Big Red Machine (Justin Vernon & Aaron Dessner)- EP review

Secret Meeting score: 81

by Dave Bertram

It’s been a decade since Justin Vernon joined Aaron Dessner and the rest of The National in curating the Red Hot-produced, 32-track charity album, Dark Was The Night. Unlike many benefit records before it, this didn’t enter the world as a collection of outtakes, poorly formed ideas and uninspired songwriting. It’s an assemblage of brilliant collaborations, few better than the ghostly, piano-driven Big Red Machine – twitchy and restless, but filled with the sadness that personifies Vernon’s melancholic falsetto.

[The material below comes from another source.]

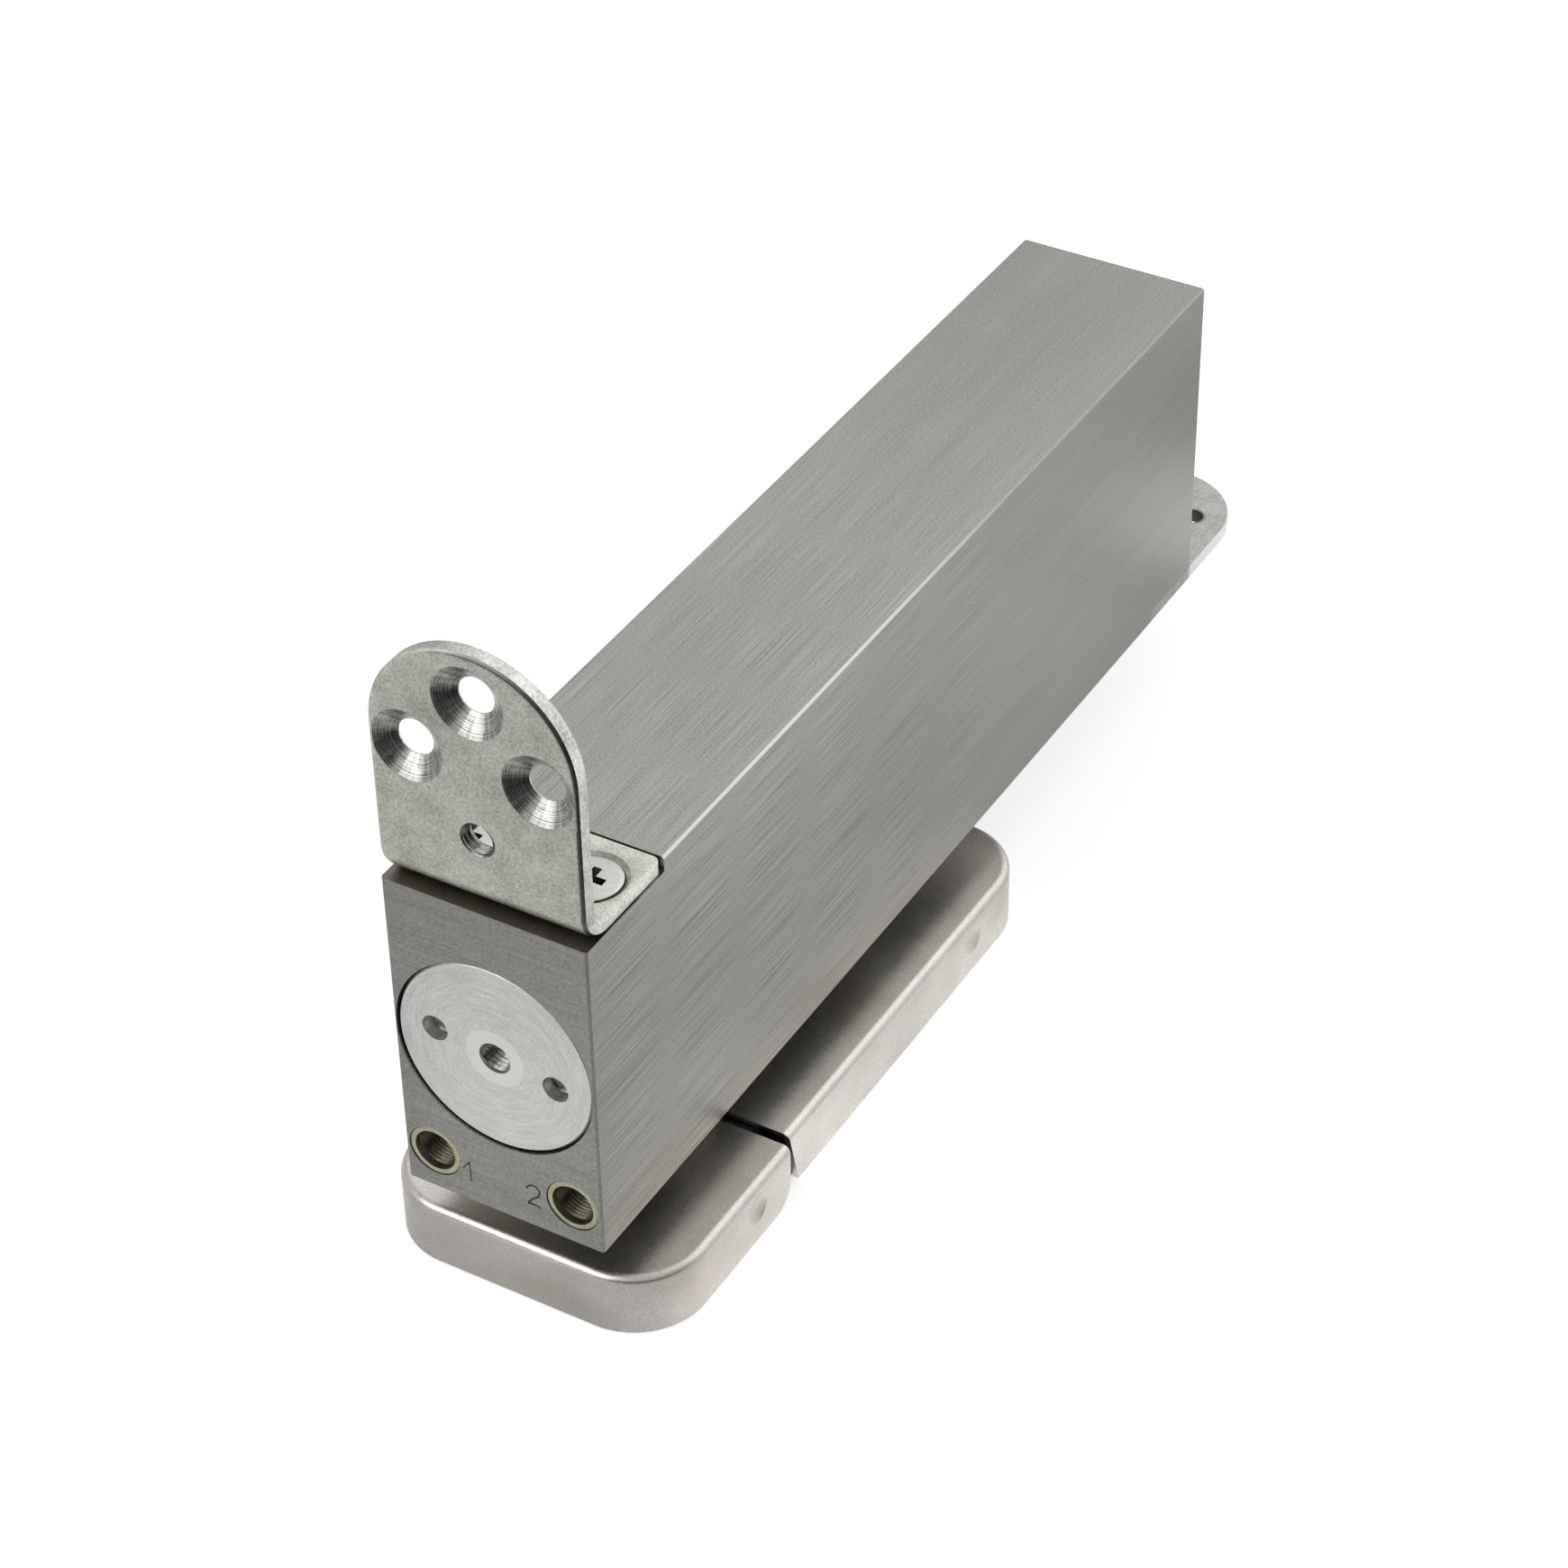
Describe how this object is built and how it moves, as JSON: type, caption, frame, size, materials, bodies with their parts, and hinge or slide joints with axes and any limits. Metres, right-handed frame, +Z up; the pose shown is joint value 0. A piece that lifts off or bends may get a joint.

Ten years of friendship, various festival curations and multiple collaborative performances later, and the pair are at it again, this time bringing a web of new material under the Big Red Machine banner to support the launch of PEOPLE – a new online vehicle for watching and listening born to encourage artist collaboration and musical discovery, away from the barriers and limitations that govern the music industry.

In an interview with Elizabeth Alker on BBC6 Music, Dessner explained how the concept came to fruition following a musical community event the pair helped to curate at the Funkhaus, Berlin, back in 2016, where a hundred artists from across the globe came together to collaborate. “We wanted to create a platform that breaks away from what the music industry would normally enable. It’s an artist-designed, artist-led platform for artists to create and publish their ideas and provide them with a garden for those collaborative seeds to grow.”

Of the new tracks he’s written with Vernon to launch the community, Dessner explained that “you’re often caught in the shadow of what you work in. It’s refreshing to look at something outside of the structure of what has dominated your career. This is about discovery, having a new experience and bringing new ideas together.”

This sentiment of collaboration and experimentation is clear from the outset on the four-track EP the pair have released. The characteristic sounds of both protagonists clash in equal measure to produce four beautifully crafted tracks, which blend Vernon’s soaring vocals and oblique lyrics with a minimalistic patchwork of rhythmic drum loops, melodic guitar lines and haunting piano figures.

The dotted drum machine opening sequence of first track Forest Green feels like the cousin of 33 “GOD”, before the mix of strings and synths sit back to provide a subtle and spacious backdrop for Dessner’s lead, melodic bass line. Vernon sticks closely to his method of simple, cut-up lyrics that are frequently heartbreaking, as he confides – “I was gonna give you more time, but I can’t” – softening and deepening that falsetto and applying the vocoder cleverly to emphasise the song’s dynamic. As the bass-line stands alone to draw the track to conclusion, you can’t help but notice the similarity with the Trouble Will Find Me cut, This Is The Last Time.

Lyla sees Vernon take his exploration of R&B and rap influences a step further than on previous output, rhyming over piano and drum looped verses before guiding a gospel choir through a repetitive mantra, “I’m already off your reservation, I already on your reservation”, before Dessner bursts in with an intense, scratchy guitar line.

Gratitude continues with the personal troubles and self-doubt that torments throughout, as Vernon delivers, “I better not fuck this up / We better not fuck this up”, before stand-out and final track, Hymnostic, crashes in with a wonderfully simple, heart string-tugging chord progression that evokes everything good about Born To Beg from The National’s last record, Sleep Well Beast. Here, Vernon disposes with the vocoder and concludes the record with a falsetto born from a desperate yearning and urgency, rasping – “Winter costs you peace of mind / Winter cost your valentine / Why won’t you come back on the runner / Won’t you come right backside”, against a backdrop of crashing drums and warm harmonies.

Whether through artist preference or industry heavy hand, music is infrequently built on collaboration in the way it’s presented here. But here lies a wonderful example of how breaking down structure and smashing different influences and thought processes together can create something endearing and progressive. In August, the pair will be taking part in another week-long collaboration event at the Funkhaus, with 156 artists already confirmed to take part. It will open to the public for the final two days – I suggest you go.